Information supplied:
++++++++++++++++++++
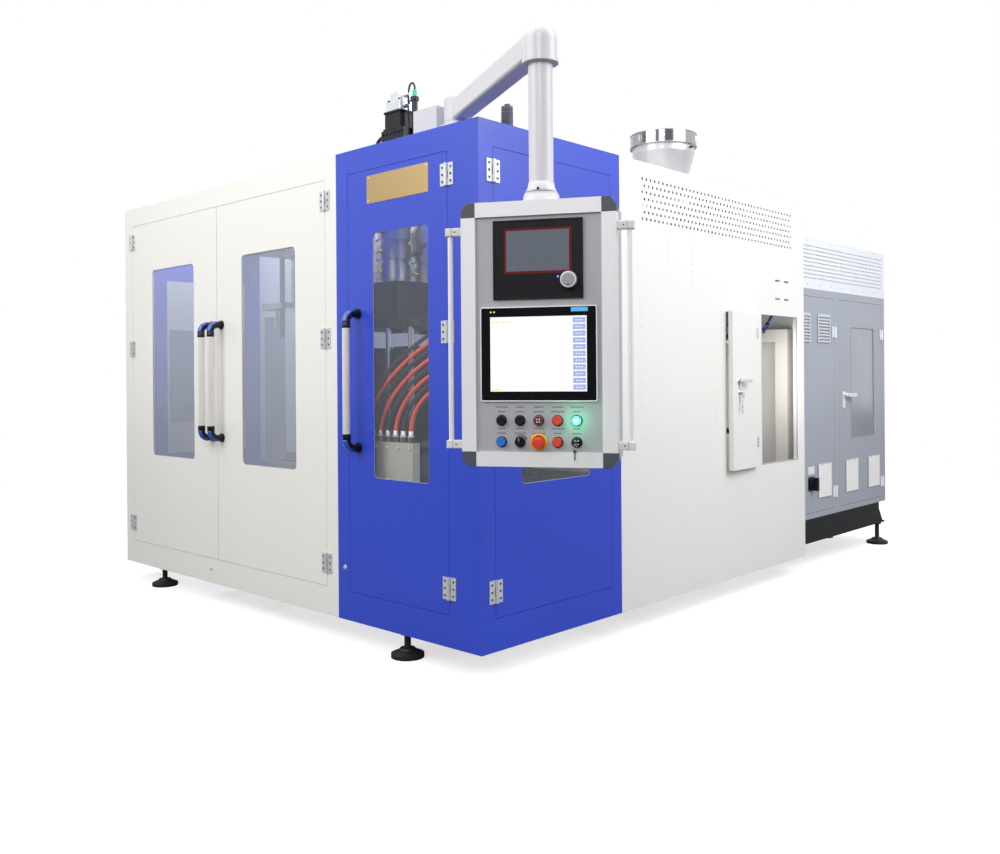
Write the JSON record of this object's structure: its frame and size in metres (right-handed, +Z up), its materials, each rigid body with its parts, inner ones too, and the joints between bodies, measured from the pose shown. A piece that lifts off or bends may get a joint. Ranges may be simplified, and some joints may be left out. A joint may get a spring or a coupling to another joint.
{
  "type": "blow moulding machine",
  "caption": "Enclosed shuttle blow moulding machine with hinged guard doors, roof hopper, swivel-arm operator panel and rear switchgear cabinet.",
  "frame": {"origin": "middle of the footprint on the floor, under the levelling feet", "axes": "+Z up, front doors face -Y, +X to the right seen from the front, cabinet towards +Y"},
  "size_m": [4.0482, 4.9116, 2.723],
  "materials": {
    "white": "powder coat, satin",
    "blue": "powder coat, satin",
    "grey": "powder coat, satin",
    "black_frame": "black paint",
    "bright_steel": "zinc plated or ground",
    "chrome": "chrome plated",
    "machine_paint": "machine enamel",
    "dark_steel": "blackened steel",
    "window": "polycarbonate",
    "handle": "anodised",
    "aluminium": "anodised",
    "panel_grey": "powder coat",
    "black_plastic": "moulded",
    "red_plastic": "moulded",
    "green_plastic": "moulded, lit",
    "blue_plastic": "moulded",
    "hose": "rubber",
    "foot": "rubber and black steel",
    "tank": "enamel",
    "brass": "brass and steel"
  },
  "bodies": {
    "root": {"machine_base": "black_frame", "levelling_feet": "foot", "white_front_frame": "white", "blue_corner_frame": "blue", "blue_roof": "blue", "mould_bay_shell": "white", "side_panel": "white", "extruder_bay_shell": "white", "door_hinges": "bright_steel", "cabinet_shell": "grey", "cabinet_hood": "grey", "barrel": "bright_steel", "gearbox": "machine_paint", "drive_motor": "machine_paint", "hopper": "bright_steel", "die_head": "dark_steel", "roof_valve_gear": "dark_steel", "clamp_bed": "machine_paint", "hydraulic_tank": "tank", "water_manifold": "brass", "coolant_hoses": "hose", "arm_base": "white"},
    "left_door": {"left_door": "white", "left_door_window": "window", "left_door_handle": "handle"},
    "right_door": {"right_door": "white", "right_door_window": "window", "right_door_handle": "handle"},
    "front_door": {"front_door": "blue", "front_door_window": "window", "front_door_handle": "handle"},
    "side_door": {"side_door": "blue", "side_door_window": "window", "side_door_handle": "handle"},
    "access_door": {"access_door": "white"},
    "access_lever": {"access_lever": "bright_steel"},
    "cabinet_left_door": {"cabinet_left_door": "grey"},
    "isolator_knob": {"isolator_knob": "black_plastic"},
    "cabinet_right_door": {"cabinet_right_door": "grey"},
    "cabinet_lever": {"cabinet_lever": "bright_steel"},
    "arm": {"arm_beam": "white"},
    "panel": {"panel_box": "panel_grey", "panel_frame": "aluminium", "controller_unit": "black_plastic", "touch_screen": "black_plastic"},
    "controller_knob": {"controller_knob": "aluminium"},
    "black_button_left": {"black_button_left": "black_plastic"},
    "black_button_right": {"black_button_right": "black_plastic"},
    "red_button_upper": {"red_button_upper": "red_plastic"},
    "green_button": {"green_button": "green_plastic"},
    "blue_button": {"blue_button": "blue_plastic"},
    "red_button_lower": {"red_button_lower": "red_plastic"},
    "emergency_stop": {"emergency_stop": "red_plastic"},
    "key_switch": {"key_switch": "bright_steel"},
    "speed_knob": {"speed_knob": "black_plastic"},
    "screw": {"screw": "bright_steel"},
    "mould_left": {"mould_left": "dark_steel"},
    "mould_right": {"mould_right": "dark_steel"},
    "blow_pins": {"blow_pins": "chrome"},
    "mould_carriage": {"mould_carriage": "machine_paint"}
  },
  "joints": [
    {"name": "left_door_hinge", "type": "hinge", "parent": "root", "child": "left_door", "pos_m": [-1.92411, -1.93711, 0.877], "axis": [0, 0, -1], "range_deg": [0, 110]},
    {"name": "right_door_hinge", "type": "hinge", "parent": "root", "child": "right_door", "pos_m": [0.06889, -1.93711, 0.877], "axis": [0, 0, 1], "range_deg": [0, 110]},
    {"name": "front_door_hinge", "type": "hinge", "parent": "root", "child": "front_door", "pos_m": [0.92089, -1.93711, 0.877], "axis": [0, 0, 1], "range_deg": [0, 95]},
    {"name": "side_door_hinge", "type": "hinge", "parent": "root", "child": "side_door", "pos_m": [1.11389, -1.84411, 0.877], "axis": [0, 0, -1], "range_deg": [0, 80]},
    {"name": "access_door_hinge", "type": "hinge", "parent": "root", "child": "access_door", "pos_m": [1.11389, 0.35289, 1.169], "axis": [0, 0, 1], "range_deg": [-3, 104]},
    {"name": "access_lever_turn", "type": "hinge", "parent": "access_door", "child": "access_lever", "pos_m": [1.11914, 0.09982, 1.219], "axis": [-0.9986, -0.0523, 0], "range_deg": [0, 90]},
    {"name": "cabinet_left_hinge", "type": "hinge", "parent": "root", "child": "cabinet_left_door", "pos_m": [1.04389, 1.57589, 1.059], "axis": [0, 0, 1], "range_deg": [0, 110]},
    {"name": "cabinet_right_hinge", "type": "hinge", "parent": "root", "child": "cabinet_right_door", "pos_m": [1.04389, 2.38089, 1.059], "axis": [0, 0, 1], "range_deg": [0, 110]},
    {"name": "cabinet_lever_turn", "type": "hinge", "parent": "cabinet_right_door", "child": "cabinet_lever", "pos_m": [1.03589, 1.72089, 1.112], "axis": [-1, 0, 0], "range_deg": [0, 90]},
    {"name": "isolator_turn", "type": "hinge", "parent": "cabinet_left_door", "child": "isolator_knob", "pos_m": [1.03589, 1.21589, 0.542], "axis": [-1, 0, 0], "range_deg": [0, 90]},
    {"name": "arm_swivel", "type": "hinge", "parent": "root", "child": "arm", "pos_m": [0.90089, -1.84411, 2.343], "axis": [0, 0, -1], "range_deg": [-52, 25]},
    {"name": "panel_swivel", "type": "hinge", "parent": "arm", "child": "panel", "pos_m": [1.70981, -2.23864, 2.343], "axis": [0, 0, 1], "range_deg": [-60, 60]},
    {"name": "controller_knob_turn", "type": "hinge", "parent": "panel", "child": "controller_knob", "pos_m": [1.83587, -2.24537, 1.573], "axis": [-0.4848, 0.8746, 0], "continuous": true},
    {"name": "speed_knob_turn", "type": "hinge", "parent": "panel", "child": "speed_knob", "pos_m": [1.68631, -2.32827, 1.035], "axis": [-0.4848, 0.8746, 0], "range_deg": [-135, 135]},
    {"name": "key_switch_turn", "type": "hinge", "parent": "panel", "child": "key_switch", "pos_m": [1.85424, -2.23519, 1.035], "axis": [-0.4848, 0.8746, 0], "range_deg": [0, 90]},
    {"name": "black_button_left_press", "type": "slide", "parent": "panel", "child": "black_button_left", "axis": [-0.4848, 0.8746, 0], "range_m": [0, 0.004], "stiffness_N_per_m": 500, "springref_m": -0.002},
    {"name": "black_button_right_press", "type": "slide", "parent": "panel", "child": "black_button_right", "axis": [-0.4848, 0.8746, 0], "range_m": [0, 0.004], "stiffness_N_per_m": 500, "springref_m": -0.002},
    {"name": "red_button_upper_press", "type": "slide", "parent": "panel", "child": "red_button_upper", "axis": [-0.4848, 0.8746, 0], "range_m": [0, 0.004], "stiffness_N_per_m": 500, "springref_m": -0.002},
    {"name": "green_button_press", "type": "slide", "parent": "panel", "child": "green_button", "axis": [-0.4848, 0.8746, 0], "range_m": [0, 0.004], "stiffness_N_per_m": 500, "springref_m": -0.002},
    {"name": "blue_button_press", "type": "slide", "parent": "panel", "child": "blue_button", "axis": [-0.4848, 0.8746, 0], "range_m": [0, 0.004], "stiffness_N_per_m": 500, "springref_m": -0.002},
    {"name": "red_button_lower_press", "type": "slide", "parent": "panel", "child": "red_button_lower", "axis": [-0.4848, 0.8746, 0], "range_m": [0, 0.004], "stiffness_N_per_m": 500, "springref_m": -0.002},
    {"name": "emergency_stop_press", "type": "slide", "parent": "panel", "child": "emergency_stop", "axis": [-0.4848, 0.8746, 0], "range_m": [0, 0.006]},
    {"name": "screw_turn", "type": "hinge", "parent": "root", "child": "screw", "pos_m": [0.54589, -0.13911, 1.92], "axis": [0, 1, 0], "continuous": true},
    {"name": "carriage_slide", "type": "slide", "parent": "root", "child": "mould_carriage", "axis": [1, 0, 0], "range_m": [-1, 0]},
    {"name": "mould_left_slide", "type": "slide", "parent": "mould_carriage", "child": "mould_left", "axis": [1, 0, 0], "range_m": [0, 0.099]},
    {"name": "mould_right_slide", "type": "slide", "parent": "mould_carriage", "child": "mould_right", "axis": [-1, 0, 0], "range_m": [0, 0.099]},
    {"name": "blow_pin_slide", "type": "slide", "parent": "root", "child": "blow_pins", "axis": [0, 0, 1], "range_m": [-0.12, 0]}
  ],
  "couplings": [
    {"joint": "mould_right_slide", "follows": "mould_left_slide", "ratio": 1}
  ]
}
++++++++++++++++++++
Exercise details: What is the number of lines above that hold the string "joints"? Answer with that number alone.

Solution to this problem: 2